Mount Rainier’s majesty as a geological wonder had made its impact on Willis. After he joined the U.S. Geological Survey, he proposed to fellow geologists that they band together and work to have Mount Rainier preserved as a national park. From this tiny group of geologists the movement swelled, gathering support from other scientists and environmental groups including the Sierra Club in San Francisco.

In 1900 to the joy of all, President McKinley officially declared Mount Rainier a national park.

Widowed after 14 years of marriage, 41-year-old Willis wed Margaret (Margery) Delight Baker in 1898. The couple settled down to life in Washington, D.C., where their dining table attracted an interesting cast, a lively place dominated by intellectual conversation.

One special guest was R. Harvey Sargent, Margery’s cousin from Maine. Bailey liked the young man immediately, and helped Harvey connect with the USGS, kicking off his distinguished career as a topographer. The two men would collaborate on an important mission in the years to come.

Well known at the USGS for his structural analysis of the Appalachian Mountains, Willis’s career took a new direction in 1903. That year, the Carnegie Institution sent him and geologist Eliot Blackwelder on a geological-geographical expedition of the remote interior of China—a 2,000-mile, nine-month adventure on foot.

China’s winters were cold and the political climate edgy at the time. The Boxer Rebellion, marked by strong anti-foreign feeling, had barely ended and a war between Japan and Russia threatened. Margery Willis, who accompanied her husband on many future trips, was discouraged on this occasion. All agreed this one was too dangerous.

The historic expedition required an intrepid team willing to endure hardship and the dangers of an uncertain political atmosphere.

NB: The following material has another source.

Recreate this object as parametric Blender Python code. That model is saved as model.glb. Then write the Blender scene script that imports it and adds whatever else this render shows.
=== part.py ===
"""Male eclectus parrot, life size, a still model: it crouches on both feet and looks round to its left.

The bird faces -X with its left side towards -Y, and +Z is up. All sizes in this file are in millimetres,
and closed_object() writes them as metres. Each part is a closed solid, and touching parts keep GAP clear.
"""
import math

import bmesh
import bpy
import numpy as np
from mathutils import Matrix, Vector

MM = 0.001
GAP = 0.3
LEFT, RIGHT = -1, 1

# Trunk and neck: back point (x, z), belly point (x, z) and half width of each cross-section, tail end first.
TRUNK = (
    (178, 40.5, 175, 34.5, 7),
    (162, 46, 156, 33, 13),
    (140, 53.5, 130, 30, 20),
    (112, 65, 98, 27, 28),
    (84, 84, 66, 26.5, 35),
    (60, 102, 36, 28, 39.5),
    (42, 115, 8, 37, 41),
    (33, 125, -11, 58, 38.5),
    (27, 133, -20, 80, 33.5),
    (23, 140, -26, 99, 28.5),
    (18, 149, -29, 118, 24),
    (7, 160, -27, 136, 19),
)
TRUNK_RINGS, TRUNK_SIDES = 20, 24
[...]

“To accomplish his mission properly, Bailey Willis needed to have a very good topographer, a mapmaker on his team, and he asked my grandfather to join him,” said Bob Sargent,  grandson of R. Harvey Sargent.

While Willis traveled via Europe and across Siberia to Peking, China, he asked Harvey Sargent to be on “standby” for the call.

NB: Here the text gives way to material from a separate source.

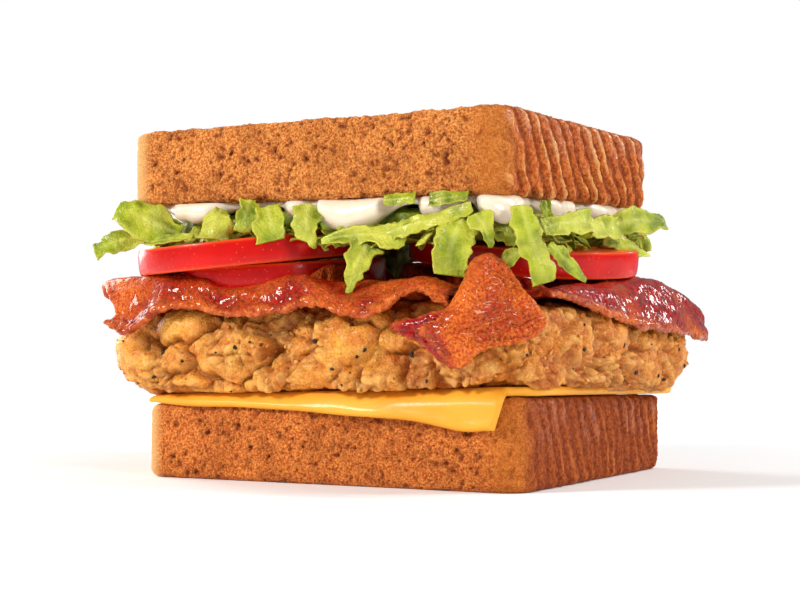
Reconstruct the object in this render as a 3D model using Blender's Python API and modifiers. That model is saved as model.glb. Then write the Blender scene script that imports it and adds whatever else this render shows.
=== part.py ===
"""Club sandwich: cheese, a crispy chicken fillet, bacon, tomato, shredded lettuce and
mayonnaise between two thick toasted slices.

Metres, +Z up. The origin is the middle of the bottom slice's underside, X runs along the
slices' long side and -Y is the side with the hanging cheese.
"""
import math

import bmesh
import bpy
from mathutils import Vector

# ---------------------------------------------------------------- driving dimensions
GAP = 0.0004               # air between neighbours that touch

SLICE_LENGTH = 0.127
SLICE_WIDTH = 0.108
SLICE_THICKNESS = 0.024    # before each face gets its own slope
SLICE_CORNER = 0.010       # crust corner radius in plan
SLICE_EDGE = 0.0025        # rounding between crust and face
TOP_SLICE_X = -0.005       # the top slice has slid a little to one side

CHEESE_THICKNESS = 0.0026
CHEESE_LEFT = -0.0635
CHEESE_RIGHT = 0.0645
CHEESE_BACK = 0.0510
CHEESE_TIP_NARROWING = 0.0085

CHICKEN_TOP = 0.0533
CHICKEN_LEFT = 0.0770
CHICKEN_RIGHT = 0.0700
CHICKEN_DEPTH = 0.0600
CHICKEN_LEFT_CORNER = -2.58     # directions, in radians, of the fillet's two longest lobes
CHICKEN_RIGHT_CORNER = 0.56

BACON_THICKNESS = 0.0022
BACON_SHOULDER = 0.0100    # radius of the bend over the fillet's edge

LETTUCE_LOW = 0.0665
LETTUCE_X = -0.0030
LETTUCE_LENGTH = 0.0720
LETTUCE_WIDTH = 0.0600

MAYO_FILM = 0.0022
MAYO_BLOB = 0.0034

UP = Vector((0.0, 0.0, 1.0))


def saddle(middle, along, across, twist, centre_x=0.0):
    """Height over a slice: its middle, a tilt each way and a twist, at the slice's corners."""
    def height(x, y):
        u = (x - centre_x) / (SLICE_LENGTH / 2)
        v = y / (SLICE_WIDTH / 2)
        return middle + along * u + across * v + twist * u * v
    return height


def level(height):
    """The same height everywhere."""
    return lambda x, y: height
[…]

“My grandfather was in the fields in Utah working for the USGS when Bailey Willis’s call came,” said Bob Sargent, a former Foreign Service official with the Department of State, residing in Maine when I contacted him. “He traveled by train from Utah to Maine for a 24-hour visit with his family, then back across the country by train, and on to China by steamship.”

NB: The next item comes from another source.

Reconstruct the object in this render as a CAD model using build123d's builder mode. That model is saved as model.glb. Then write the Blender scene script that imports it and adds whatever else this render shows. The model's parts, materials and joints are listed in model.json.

Willis and Sargent rendezvoused in Peking in December 1903, their meeting recorded in a photograph showing the famous geologist and the young topographer attired in leather winter jackets and fur mittens.

Some have wondered if Willis’s mission had political underpinnings.

“Competition among European countries, and the United States for influence in China during this period gives rise to speculation,” reflected Bob Sargent. “And certainly the Chinese were wary. But I have seen no evidence that economic, political or military intelligence may have been the objective of Bailey Willis’s mission.”

The team launched its expedition with great expectations, all fulfilled. The excellent, accurate maps produced by Harvey Sargent were the first of their kind, winning the expedition a gold medal from the Geographical Society of France.

Both Willis and Sargent carried camera equipment, and Bob Sargent inherited the collection of 150 images snapped by his mapmaker grandfather on the expedition. He also suggested that glass negatives taken by Willis exist somewhere and hopes that someday they will turn up.

Inspired by his grandfather’s photos, Bob Sargent organized a traveling exhibit called: China: Exploring the Interior (1903-4), providing a glimpse of rural China two years after the Boxer Rebellion.

The exhibit (to visit, click chinaexhibit.org) also includes his grandfather’s journal, and a map of the exhibition as well as the published findings. The show has traveled to colleges, libraries and historical societies back East, but in 2000, when I wrote this story, Bob Sargent wanted to see the images out west in “Bailey Willis country.”

willis2 (Image: In 1903, in China, a curious crowd watches Bailey Willis take a photograph of a “spirit screen,” erected to ward off evil spirits.)

A detailed, scientific report of the China trip appeared in the early 1900s, but Stanford University Press later published Willis’s more intimate account, “Friendly China,” including letters and drawings by the author. In the book, Willis dispelled apprehensions some had at the time about the team’s safety. These fears were groundless. He was confident the Chinese people would be friendly and they were.

Willis joined the Stanford faculty in 1915, becoming known as an international earthquake expert, traveling to wherever “shakes” were frequent.

With son, Robin, an oil geologist, he explored the California coastline from San Luis Obispo to Santa Rosa. He visited Japan, the East Indies, the Mediterranean, India and South America where he worked as a consulting geologist in Argentina.

But controversy was always around the corner.

In 1934, Willis questioned the stability of the foundation material upon which the south pier of the Golden Gate Bridge was being constructed. Voicing grave concerns, he advised that a committee, composed of “independent and unbiased specialists,” meet to investigate possible geological problems.

This program didn’t sit well with Willis’s nemesis, Andrew Lawson, the UC Berkeley structural geologist, the renowned authority who had compiled the official report after the 1906 earthquake and fire. Lawson’s prestige was staggering. He had named the San Andreas Fault, and believed the south pier of the Golden Gate Bridge was just fine.

Professor Lawson was livid when he responded to Willis’s concerns as “a fine example of a boogy-boo dragged in by the ears from the recesses of a vivid imagination to scare people. The astonishing thing about his present attack upon the stability of the Golden Gate Bridge is that he should have restrained himself so long.”

Lawson prevailed in this confrontation between giants. The Golden Gate Bridge was completed and remains safe – so far.

Bailey Willis lived a long, full life. After wife, Margaret died in 1941, white-whiskered Willis continued to reside on the Stanford campus where generations of students knew him as “Earthquake Willis.” He could be seen riding his bicycle and exercising with the kids until he was 90.

He suffered a nasty spill on his bike, curtailing his activities, and Bailey Willis died at age 91 in 1949.